Inspired by Matisse, a Celebrated Gallerist Offers a Personal Tour of Joyful Art
One of Henri Matisse’s most famous works, Le Bonheur de Vivre—“The Joy of Life”—was a game-changer. Its vibrant hues and sensuous subject matter prompted an uproar among Parisian audiences in 1906. Meanwhile, other artists, including Pablo Picasso, were motivated to create similarly provocative works. Now, more than a century later, the painting and the artistic movement it inspired serve as inspiration for an exhibition at Bernard Jacobson Gallery in London.
The show, “Bonheur de Vivre,” is a personal one: These 16 works have special meaning for Jacobson, the prominent gallerist. The paintings—their color, light, movement, and joy—inspired Jacobson to get into the art world in the first place, and to stay in it.
Matisse’s pivotal painting was the start of it all. But Picasso wasn’t the only artist energized by it. Artists from Joan Miró and Alexander Calder to Robert Motherwell, each represented in Jacobson’s new show, were influenced by the painting’s early 20th-century debut.
A joyful air and vibrant colors seep into Joan Miró’s Femme amoureuse de l’étoile filante (1966), one of several works on display by the celebrated Spanish painter. Three Calder works, including Blue Flower, Perforated Red (1960), a cheerful hanging mobile, express the artist’s idea that “art should be happy and not lugubrious.”
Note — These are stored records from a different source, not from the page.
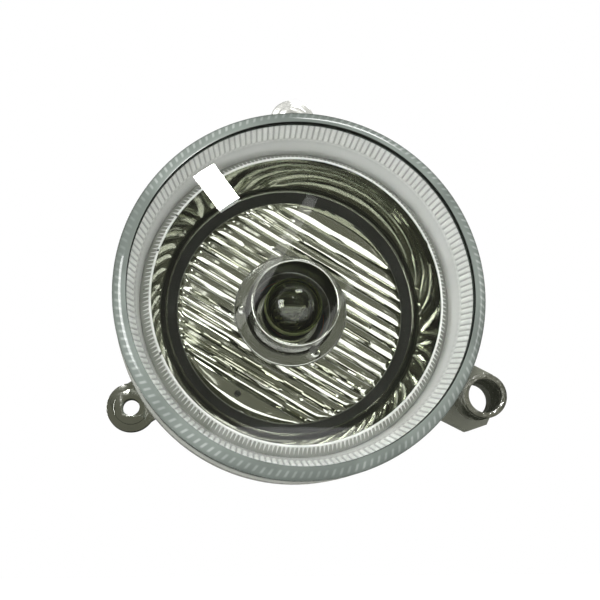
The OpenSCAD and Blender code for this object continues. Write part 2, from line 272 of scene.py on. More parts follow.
def makeWire(name, tint, rough, stretch):
    grain = texture["wire"]
    paint = Recipe(name)
    lines = paint.noise(grain["lines"], 3, stretch)
    colour = paint.mix(lines, dimmed(tint, 0.75), tint)
    roughness = paint.spread(lines, 0.3, 0.7, rough, rough + 0.15)
    normal = paint.bump(lines, 0.3, grain["bump"])
    return paint.surface({"Base Color": colour, "Metallic": 1.0, "Roughness": roughness, "Normal": normal})


def makeClear(name, tint, edge, rimFrom, rimTo, gloss=0.5):
    paint = Recipe(name)
    share = paint.radiusFade(rimFrom, rimTo)
    haze = paint.noise(texture["clear"]["haze"], 3)
    colour = paint.mix(share, tint, edge)
    roughness = paint.spread(haze, 0.3, 0.75, 0.0, 0.012)
    return paint.surface({
        "Base Color": colour, "Roughness": roughness, "IOR": 1.45, "Transmission Weight": 1.0,
        "Specular IOR Level": gloss})


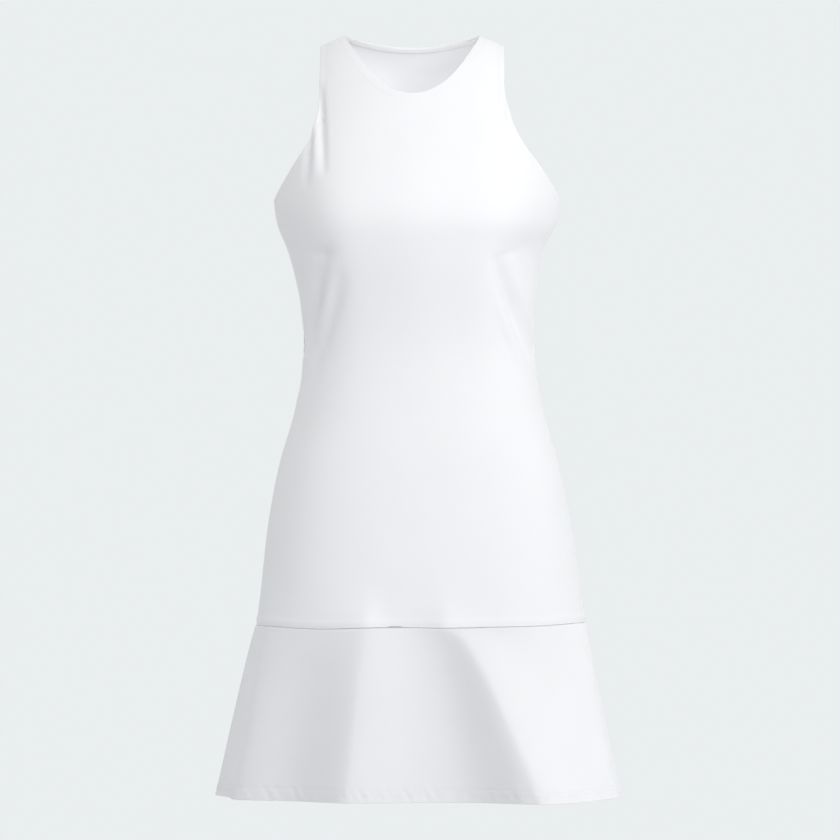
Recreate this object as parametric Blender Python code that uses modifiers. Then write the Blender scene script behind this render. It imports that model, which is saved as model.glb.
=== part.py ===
"""A sleeveless tennis dress in its worn shape, as walls of cloth that meet at their seams.

The cloth stands as it would on a general figure, with nothing inside it: a fitted bodice, cut
away to a narrow back between the armholes, and a flared flounce sewn on below the hips.

Units are metres, +Z is up and -Y is the front. The origin is the midpoint between the shoulders,
where a wearer holds the dress up. A place on the bodice is given as (across, up): across runs
from 0 at the centre to 1 at the side seam, and up is a height that runs on over the shoulder.
"""

import math
from collections import namedtuple

import bpy
import numpy as np

FRONT = -1
BACK = 1

# Cloth and seams
CLOTH = 0.0014
TAPE = 0.0009
SEAM_GAP = 0.0005
TAPE_GAP = 0.0004
QUARTER_GIRTH = 0.20
SEAM_FACET = 0.3

# The figure's girths, from the shoulder line down to the seam of the flounce
Section = namedtuple("Section", "name height half_width front back fullness sway")
SECTIONS = [
    Section("flounce_seam", -0.647, 0.1803, 0.114, 0.122, 0.28, 0.0017),
    Section("low_hip", -0.590, 0.1740, 0.112, 0.122, 0.28, 0.0009),
    Section("hip", -0.538, 0.1670, 0.108, 0.117, 0.28, -0.0003),
    Section("high_hip", -0.472, 0.1540, 0.102, 0.103, 0.28, -0.0010),
    Section("belly", -0.406, 0.1355, 0.094, 0.085, 0.26, -0.0010),
    Section("waist", -0.345, 0.1272, 0.088, 0.076, 0.25, -0.0015),
    Section("ribs", -0.285, 0.1305, 0.090, 0.082, 0.25, -0.0030),
    Section("underbust", -0.233, 0.1412, 0.097, 0.091, 0.25, -0.0054),
    Section("bust", -0.208, 0.1530, 0.102, 0.096, 0.25, -0.0036),
    Section("underarm", -0.188, 0.1568, 0.103, 0.098, 0.25, -0.0032),
    Section("armhole", -0.150, 0.1535, 0.099, 0.096, 0.24, -0.0036),
    Section("chest", -0.110, 0.1430, 0.087, 0.089, 0.20, -0.0058),
    Section("collar", -0.060, 0.1270, 0.069, 0.076, 0.15, -0.0083),
    Section("shoulder", 0.000, 0.1120, 0.050, 0.058, 0.10, -0.0085),
]

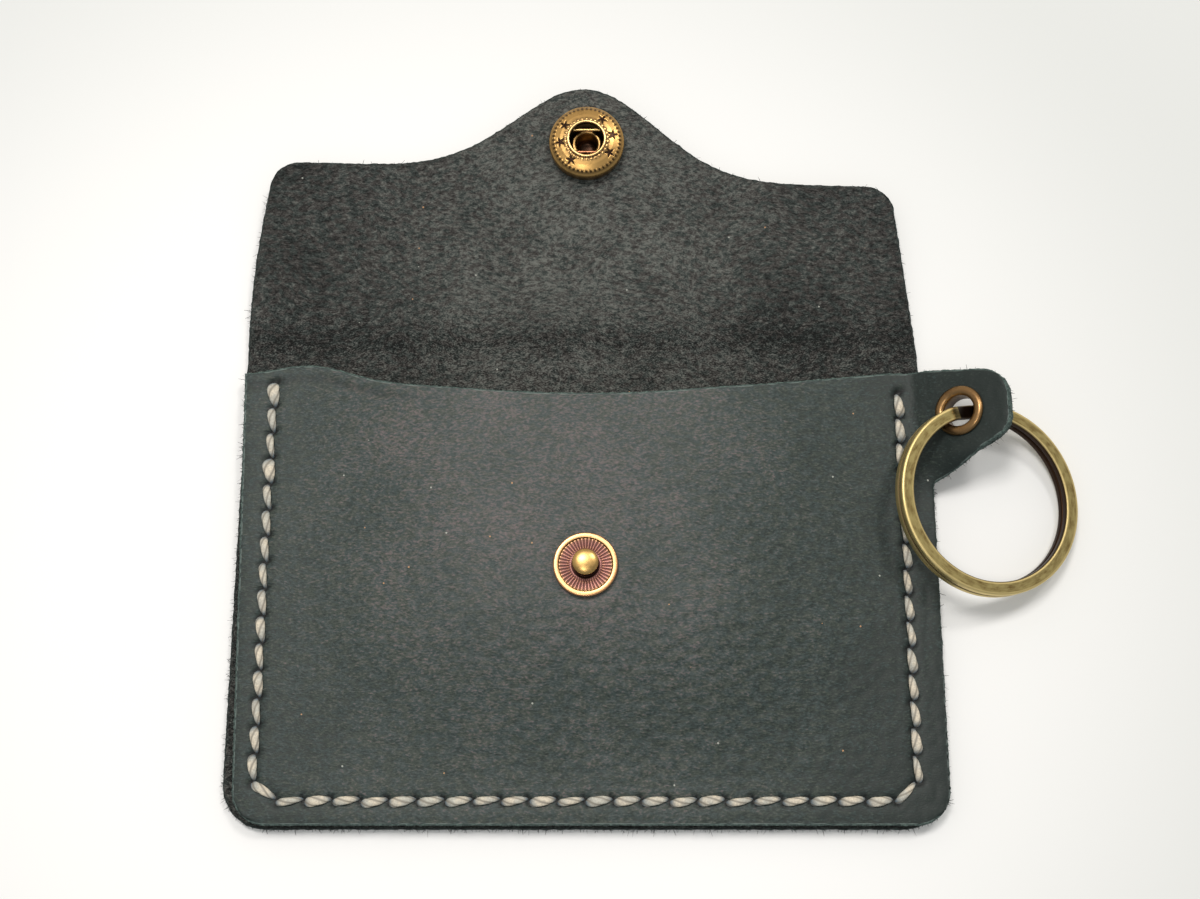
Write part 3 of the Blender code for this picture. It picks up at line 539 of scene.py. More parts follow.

And then there are three works by Matisse himself: not Le Bonheur de Vivre, but a trio of bright portraits of female figures, relaxed and bathed in daylight. Jeune fille à la mauresque, robe verte (1921), the earliest of the three, shows a woman comfortably dressed in a green robe. Next to her, a lush bouquet of flowers sits on a windowsill overlooking the calm blue sea. Fifteen years earlier, Le Bonheur might have shocked audiences, but it could be argued that Matisse’s mastery—from both a technical and emotional standpoint—comes through even more in these colorful portrayals of joy and the pleasures of living a good life.
“Bonheur de Vivre” is on view at Bernard Jacobson Gallery, London, March 17–May 28, 2016.